Bilayer Cuprate Antiferromagnets Enable Programmable Cavity Optomagnonics

Abstract

Hybrid platforms that couple microwave photons to collective spin excitations offer promising routes for coherent information processing, yet conventional magnets face inherent trade-offs among coupling strength, coherence, and tunability. We demonstrate that bilayer cuprate antiferromagnets, exemplified by YBa2Cu3O6+x, provide an alternative approach enabled by their unique magnon spectrum. Using a neutron-constrained bilayer spin model, we obtain the complete Gamma-point spectrum and identify an in-plane acoustic alpha mode that remains gapless and Zeeman-linear, alongside an in-plane optical beta mode stabilized by weak anisotropy whose frequency can be tuned from the gigahertz to terahertz range.

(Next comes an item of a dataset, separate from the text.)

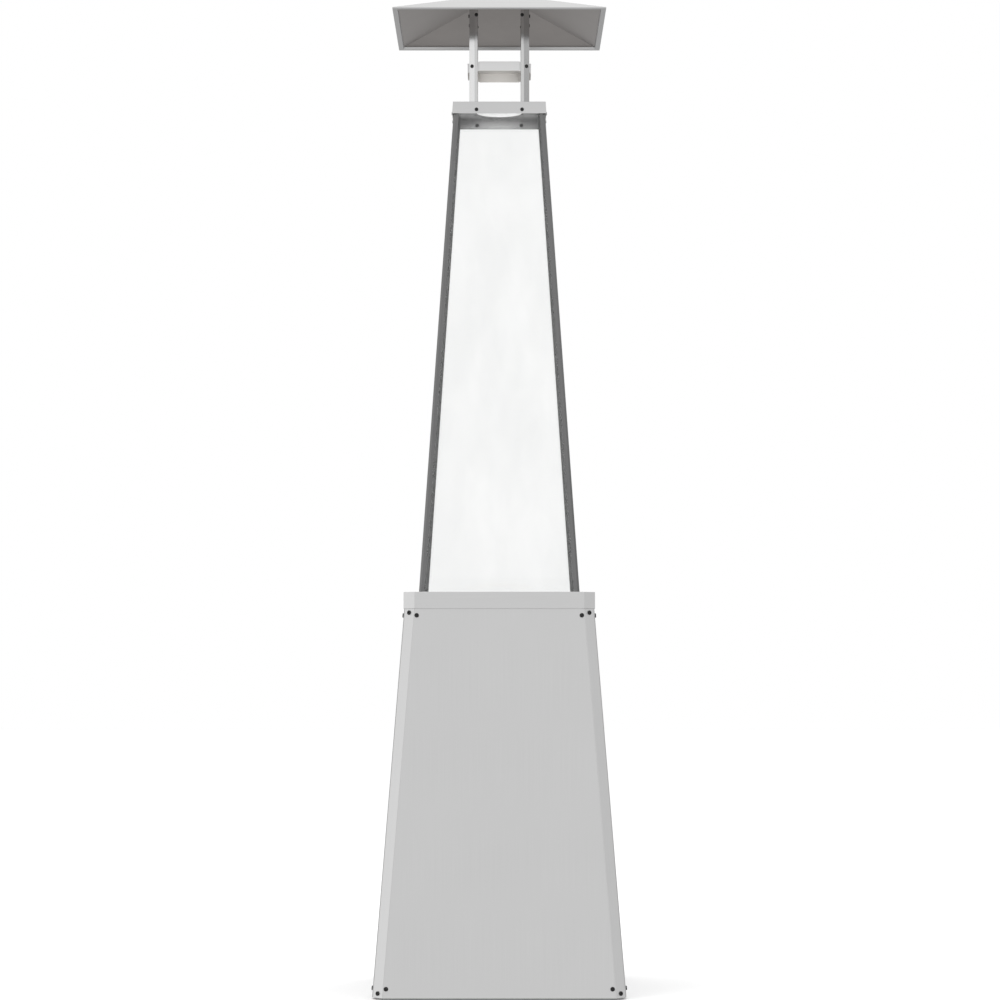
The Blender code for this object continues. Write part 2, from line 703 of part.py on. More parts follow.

When coupled to a single-mode microwave cavity, these modes create two distinct channels with a magnetically tunable alpha-photon interaction and a nearly field-independent beta-photon interaction. This asymmetric behavior enables continuous, single-parameter control spanning from dispersive to strong coupling regimes. In the dispersive limit, our analysis reveals cavity-mediated magnon-magnon coupling, while near triple resonance the normal modes reorganize into bright and dark superpositions governed by a single collective energy scale. The calculated transmission exhibits vacuum-Rabi splittings, dispersive shifts, and Fano-like lineshapes that provide concrete experimental benchmarks and suggest potential for programmable filtering and coherent state transfer across the gigahertz-terahertz frequency range if realized experimentally with suitable interfaces.